### [WHAT YOU NEED TO DO]
Starting at the top of the entries, restate word for word each line up to and including the one with "# rosette keeps the light out.".

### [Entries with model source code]
──────────────────────────────

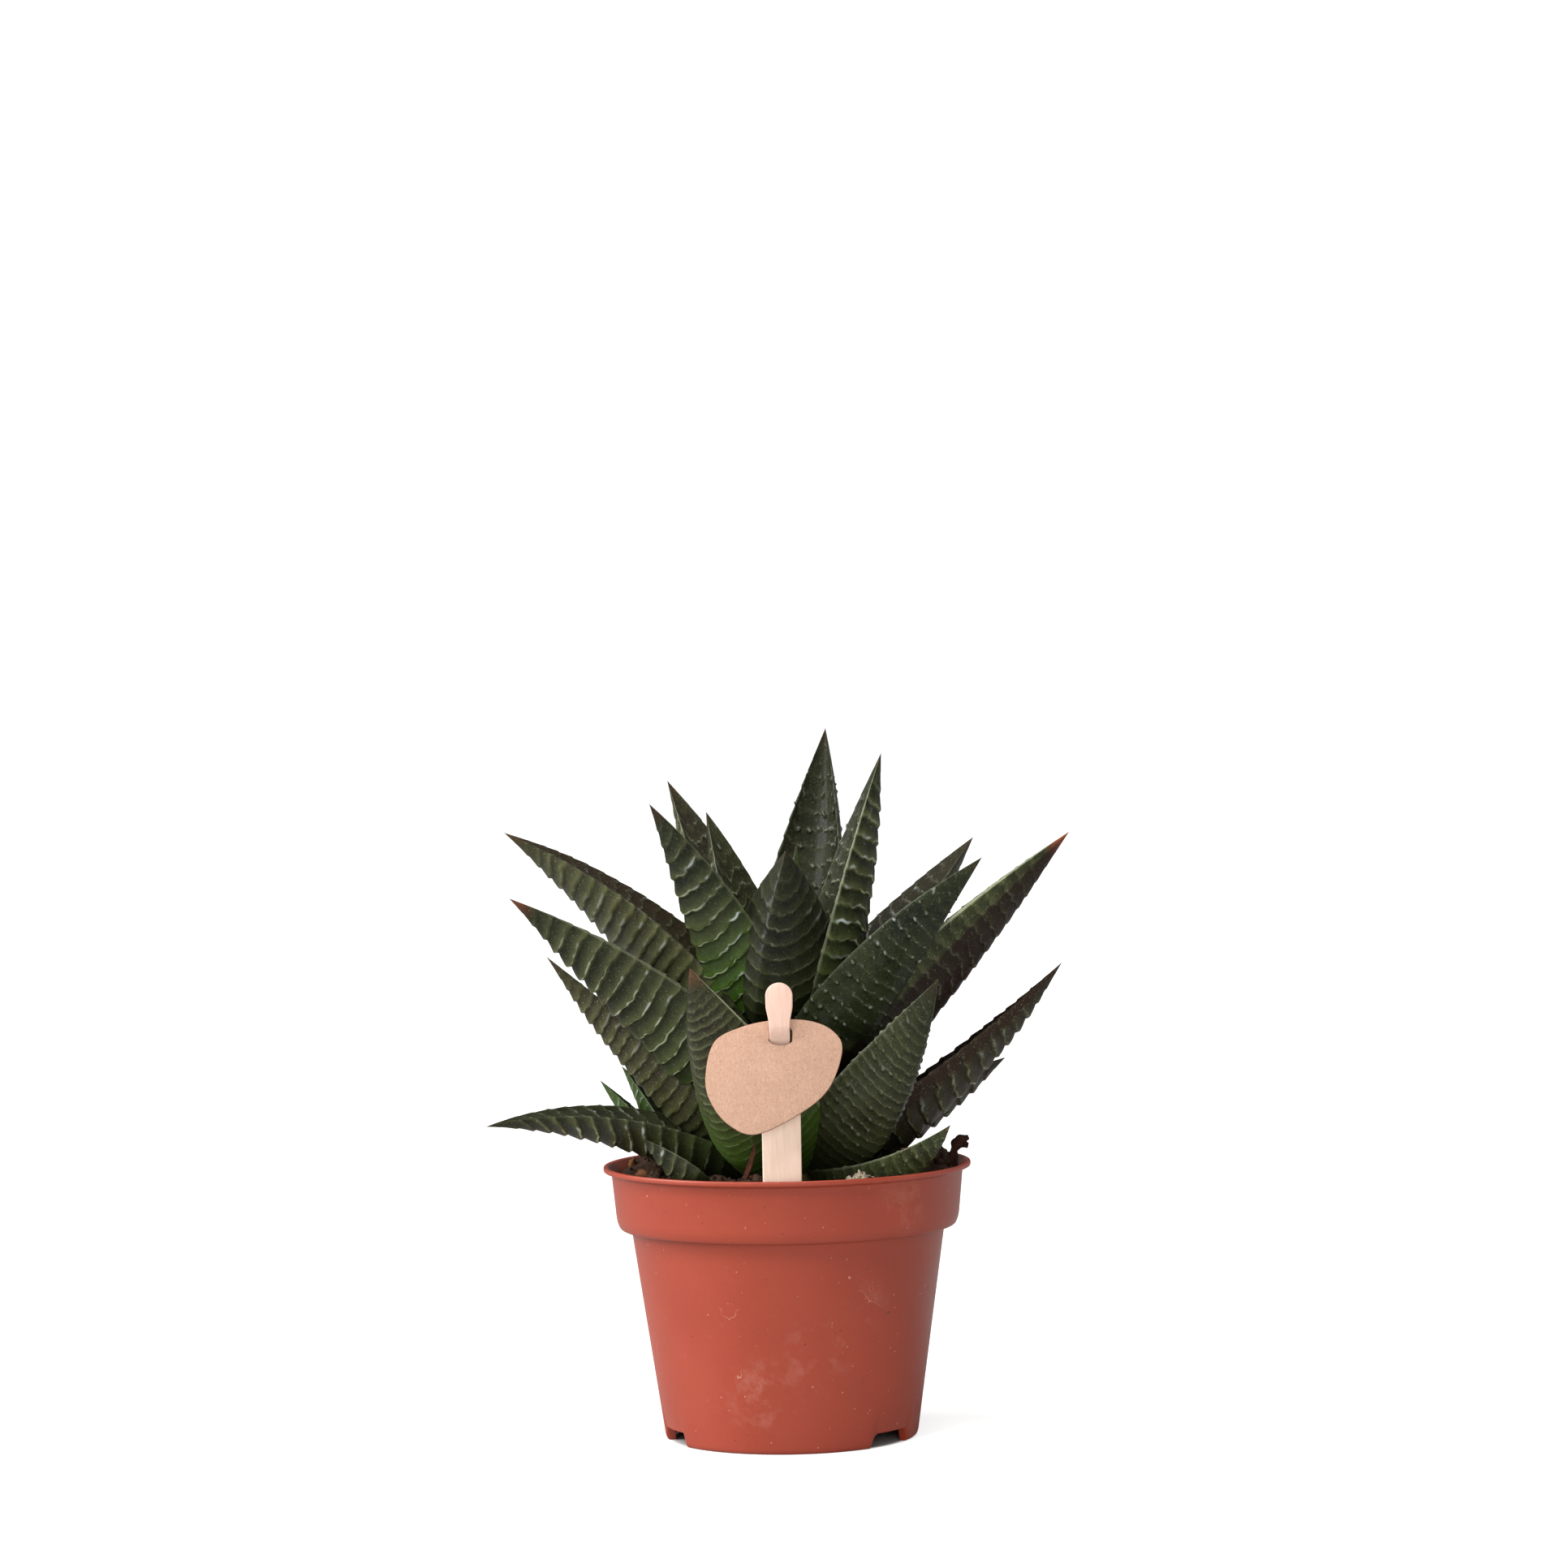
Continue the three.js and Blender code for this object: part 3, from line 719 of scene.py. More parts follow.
# %% [markdown]
# The lip of a ridge is a thin pale line that comes and goes. A bead is a pale dot with a
# dark ring. The margin is pale, the tip may be rusty, and the whole leaf is a little
# speckled. Last, the leaf's own shade darkens it, more so near the base, where the real
# rosette keeps the light out.

# %% Leaf lines
def leaf_lines(fact, colour, place, lip_paint):
    width = fade(fact.patches, 0.0, 1.0, 0.03, 0.085)
    thin = fade(calc("ABSOLUTE", fact.between - LIP_AT) / width, 1.0, 0.3)
    strength = (fact.patches * 0.7 + 0.3) * fade(fact.share, 0.95, 0.3, 0.15, 1.0)
    lip = thin * strength * fact.relief * fact.inner * fact.ribbed * fact.line
    colour = blend(lip, colour, lip_paint)
    ring = fade(fact.dome, 0.0, 0.15) * fade(fact.dome, 0.6, 0.3) * fact.beaded * fact.relief
    colour = blend(ring * 0.6, colour, NEARLY_BLACK)
    colour = blend(fact.pearl * 0.14, colour, lip_paint)
    colour = blend(specks(place, 3600.0, 0.62, 0.76) * 0.09, colour, lip_paint)
    rim = fade(fact.flat, 0.012, 0.002) * fade(fact.share, 0.1, 0.6, 0.5, 1.0) * fact.rim
    colour = blend(rim, colour, paint(166, 170, 140))
    return blend(fade(fact.share, 0.90, 1.0) * fact.tip, colour, paint(136, 72, 50))


def leaf_shade(fact, colour):
    dull = largest(1.0 - fact.base, 0.0)
    deep = fade(fact.share, 0.5, 0.05) * dull * 0.45 + fade(fact.share, 0.3, 0.1, 0.0, 0.35)
    shade = fact.shade * (1.0 - deep)
    return blend(1.0, colour, vector(shade, shade, shade), "MULTIPLY")


# %% [markdown]
# Real leaves of this kind look wet along their ridges. A thin clear coat gives the crests
# and beads their gloss. The brightest glints are sharper than a soft studio lamp would
# make, so a few are painted as well, in patches along the crests beside the margin.

# %% Leaf gloss
def leaf_gloss(fact, colour, place):
    after = fade(fact.between, LIP_AT + 0.16, LIP_AT + 0.02)
    crest = fade(fact.between, LIP_AT - 0.1, LIP_AT) * after
    shine = fade(noise(place, 340.0), 0.5, 0.64)
    beside_rim = fade(fact.flat, 0.015, 0.06) * fade(fact.flat, 0.6, 0.18)
    middle_part = fade(fact.share, 0.95, 0.6) * fade(fact.share, 0.2, 0.4)
    glint = crest * shine * fact.ribbed * beside_rim * fact.relief * middle_part
    glint = glint * calc("MINIMUM", fact.line, 0.8) * 0.85
    colour = blend(largest(glint, fact.pearl * shine * 0.3), colour, paint(206, 216, 218))
    wet = largest(crest * fact.ribbed * fact.inner * fact.patches, fact.pearl) * fact.full
    wet = (wet * 0.75 + fade(fact.upper, 0.0, 1.0, 0.17, 0.07)) * (1.0 - fact.brown * 0.6)
    return colour, wet


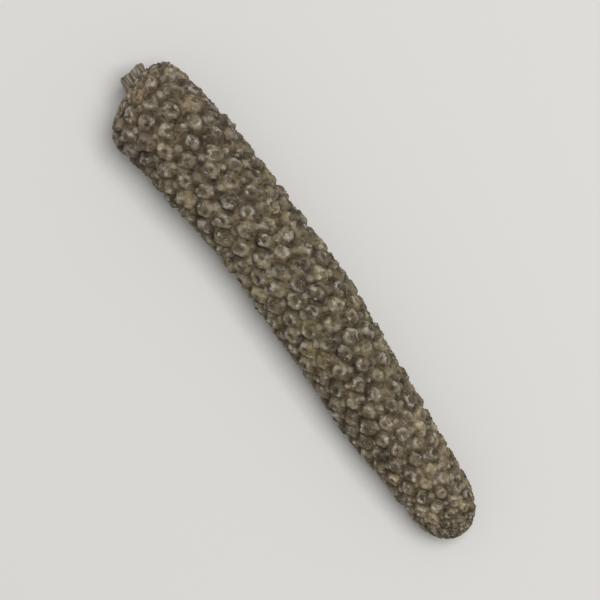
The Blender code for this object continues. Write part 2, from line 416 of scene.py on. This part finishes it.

──────────────────────────────

### [REPLY TO THE TASK]
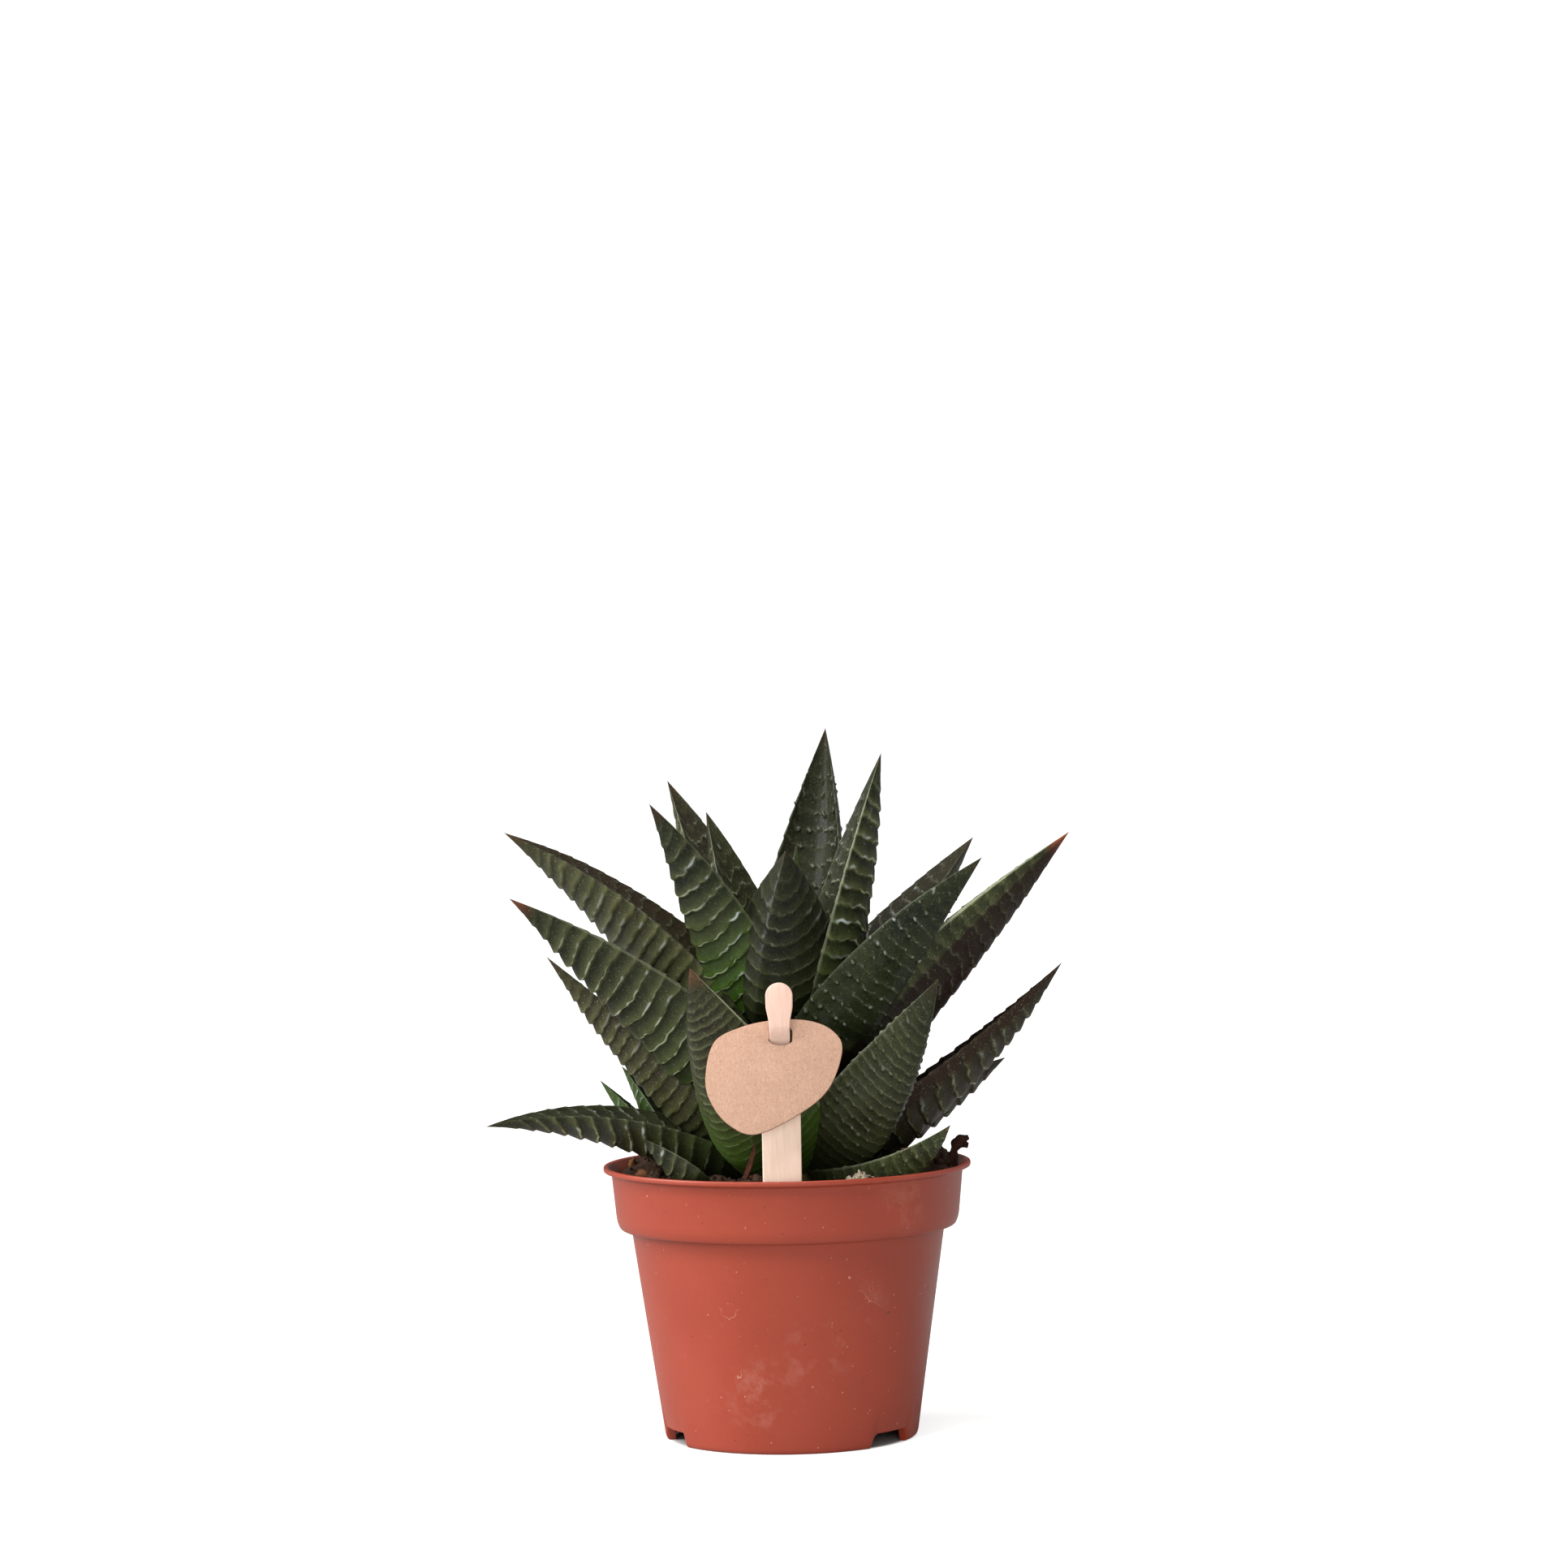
Continue the three.js and Blender code for this object: part 3, from line 719 of scene.py. More parts follow.
# %% [markdown]
# The lip of a ridge is a thin pale line that comes and goes. A bead is a pale dot with a
# dark ring. The margin is pale, the tip may be rusty, and the whole leaf is a little
# speckled. Last, the leaf's own shade darkens it, more so near the base, where the real
# rosette keeps the light out.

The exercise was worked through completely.